Consumer prices rose 5.69 percent in January from a year earlier after a 5.61 percent increase in December, the Statistics Ministry said in a statement on Friday. The median of 36 economist estimates in a Bloomberg News survey predicted a 5.4 percent increase. Industrial production contracted 1.3 percent in December compared with an estimated 0.2 percent fall. Central bank Governor Raghuram Rajan is watching Modi's budget as well as inflation to determine whether to add to four cuts last year. Profligate government spending would imperil Rajan's 5 percent inflation target for March 2017 as the rupee tumbles toward a record low amid the global market sell-off.

"CPI data for January confirm that the Reserve Bank was successful in meeting its nearterm inflation target but also highlight the difficult task the RBI faces in achieving its medium-term targets," Mark Williams, a London-based economist with Capital Economics, wrote in a report. "We expect the repo rate to remain on hold at 6.75 percent throughout 2016."

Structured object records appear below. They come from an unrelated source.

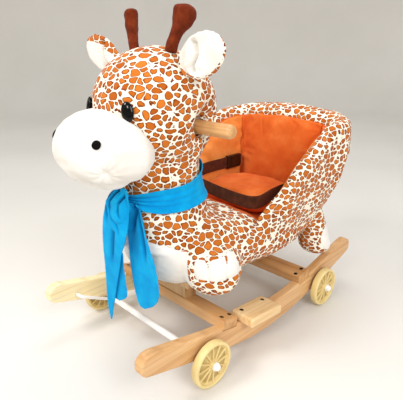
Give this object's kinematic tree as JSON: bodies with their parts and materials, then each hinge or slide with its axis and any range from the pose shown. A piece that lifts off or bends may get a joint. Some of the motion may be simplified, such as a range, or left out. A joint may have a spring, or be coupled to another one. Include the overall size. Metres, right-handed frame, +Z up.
{
  "type": "plush rocking animal with fold-up wheels",
  "caption": "Child's plush giraffe rocker with a padded bucket seat, wooden rockers, handle, lap belt and flip-up wheels.",
  "frame": {"origin": "on the floor, under the middle of the whole toy, wheels down", "axes": "the animal faces -Y, its left side is +X, and +Z is up"},
  "size_m": [0.37, 0.645, 0.6122],
  "materials": {
    "pine": "clear satin varnish over warm pine",
    "pale_pine": "clear satin varnish over pale pine",
    "plywood": "bare board, hidden under the plush",
    "screw": "dark oiled screw head",
    "white_metal": "white powder coat",
    "white_plastic": "smooth white",
    "wheel_plastic": "cream yellow moulding",
    "print_plush": "short plush printed with orange patches on cream",
    "white_plush": "short white plush",
    "horn_plush": "short dark brown plush",
    "orange_plush": "short orange plush",
    "fleece": "bright blue fleece",
    "belt_webbing": "dark brown webbing",
    "buckle_plastic": "smooth dark moulding",
    "black_gloss": "polished black"
  },
  "bodies": {
    "rocker": {"front_cross_bar": "pine", "handle_dowel": "pine", "left_rail": "pine", "rear_cross_bar": "pine", "right_rail": "pine", "left_foot_rest": "pale_pine", "right_foot_rest": "pale_pine", "inner_frame": "plywood", "front_bar_left_fore_screw": "screw", "front_bar_left_aft_screw": "screw", "front_bar_right_fore_screw": "screw", "front_bar_right_aft_screw": "screw", "rear_bar_left_fore_screw": "screw", "rear_bar_left_aft_screw": "screw", "rear_bar_right_fore_screw": "screw", "rear_bar_right_aft_screw": "screw", "left_foot_rest_fore_screw": "screw", "left_foot_rest_aft_screw": "screw", "right_foot_rest_fore_screw": "screw", "right_foot_rest_aft_screw": "screw", "torso": "print_plush", "neck": "print_plush", "head": "print_plush", "seat_wall": "print_plush", "left_front_leg": "print_plush", "right_front_leg": "print_plush", "left_hind_leg": "print_plush", "right_hind_leg": "print_plush", "muzzle": "white_plush", "left_ear": "white_plush", "right_ear": "white_plush", "left_horn": "horn_plush", "right_horn": "horn_plush", "seat_cushion": "orange_plush", "back_pad": "orange_plush", "left_side_pad": "orange_plush", "right_side_pad": "orange_plush", "scarf_band": "fleece", "scarf_knot": "fleece", "scarf_pointed_tail": "fleece", "scarf_rounded_tail": "fleece", "lap_belt_long": "belt_webbing", "lap_belt_short": "belt_webbing", "buckle_socket": "buckle_plastic", "buckle_tongue": "buckle_plastic", "left_eye": "black_gloss", "right_eye": "black_gloss", "left_nostril": "black_gloss", "right_nostril": "black_gloss"},
    "front_axle": {"front_wire_frame": "white_metal", "front_left_hub_cap": "white_plastic", "front_right_hub_cap": "white_plastic"},
    "rear_axle": {"rear_wire_frame": "white_metal", "rear_left_hub_cap": "white_plastic", "rear_right_hub_cap": "white_plastic"},
    "front_left_wheel_body": {"front_left_wheel": "wheel_plastic"},
    "front_right_wheel_body": {"front_right_wheel": "wheel_plastic"},
    "rear_left_wheel_body": {"rear_left_wheel": "wheel_plastic"},
    "rear_right_wheel_body": {"rear_right_wheel": "wheel_plastic"}
  },
  "joints": [
    {"name": "front_axle_fold", "type": "hinge", "parent": "rocker", "child": "front_axle", "pos_m": [0, -0.2535, 0.083], "axis": [-1, 0, 0], "range_deg": [0, 325], "deforming": ["scarf_pointed_tail", "scarf_rounded_tail"]},
    {"name": "rear_axle_fold", "type": "hinge", "parent": "rocker", "child": "rear_axle", "pos_m": [0, 0.2665, 0.083], "axis": [1, 0, 0], "range_deg": [0, 325], "deforming": ["left_hind_leg", "right_hind_leg"]},
    {"name": "front_left_wheel_spin", "type": "hinge", "parent": "front_axle", "child": "front_left_wheel_body", "pos_m": [0.1663, -0.1745, 0.0425], "axis": [1, 0, 0], "continuous": true},
    {"name": "front_right_wheel_spin", "type": "hinge", "parent": "front_axle", "child": "front_right_wheel_body", "pos_m": [-0.1663, -0.1745, 0.0425], "axis": [1, 0, 0], "continuous": true},
    {"name": "rear_left_wheel_spin", "type": "hinge", "parent": "rear_axle", "child": "rear_left_wheel_body", "pos_m": [0.1663, 0.1875, 0.0425], "axis": [1, 0, 0], "continuous": true},
    {"name": "rear_right_wheel_spin", "type": "hinge", "parent": "rear_axle", "child": "rear_right_wheel_body", "pos_m": [-0.1663, 0.1875, 0.0425], "axis": [1, 0, 0], "continuous": true}
  ]
}
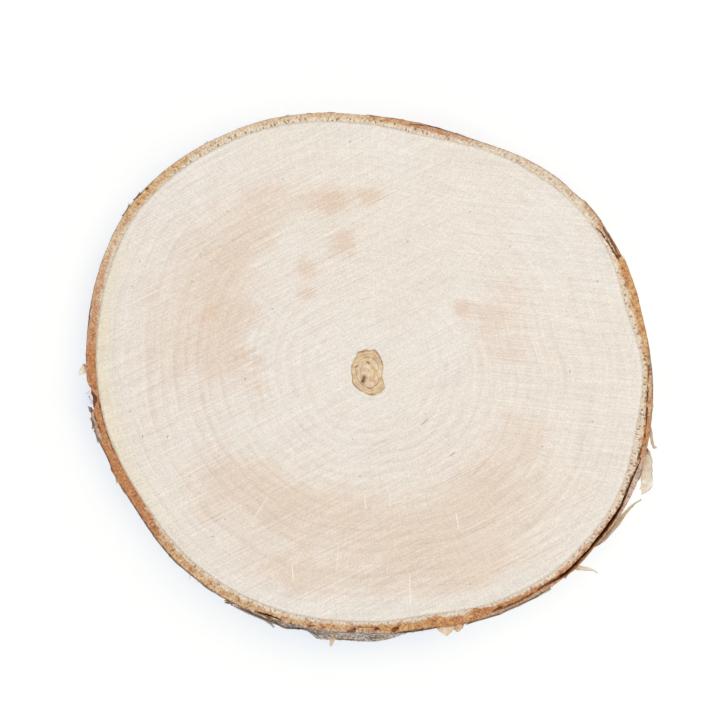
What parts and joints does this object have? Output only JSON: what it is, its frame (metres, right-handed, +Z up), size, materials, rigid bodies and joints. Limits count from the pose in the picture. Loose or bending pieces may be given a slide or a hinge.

The rupee fell 0.9 percent to 68.2350 a dollar this week, extending its loss to 3.1 percent this year, the worst performanc­e in Asia after South Korea's won. The yield on the sovereign bond due 2025 rose 7 basis points in 2016 to 7.83 percent and the benchmark stock index dropped about 12 percent. India's gross domestic product will grow 7.6 percent in the year through March, the government forecasts, overtaking a slowing China to be the world's fastest-growing big economy. Even so, growth is below the country's medium-term potential and structural reforms are needed to boost expansion without stoking inflation, Rajan said this month.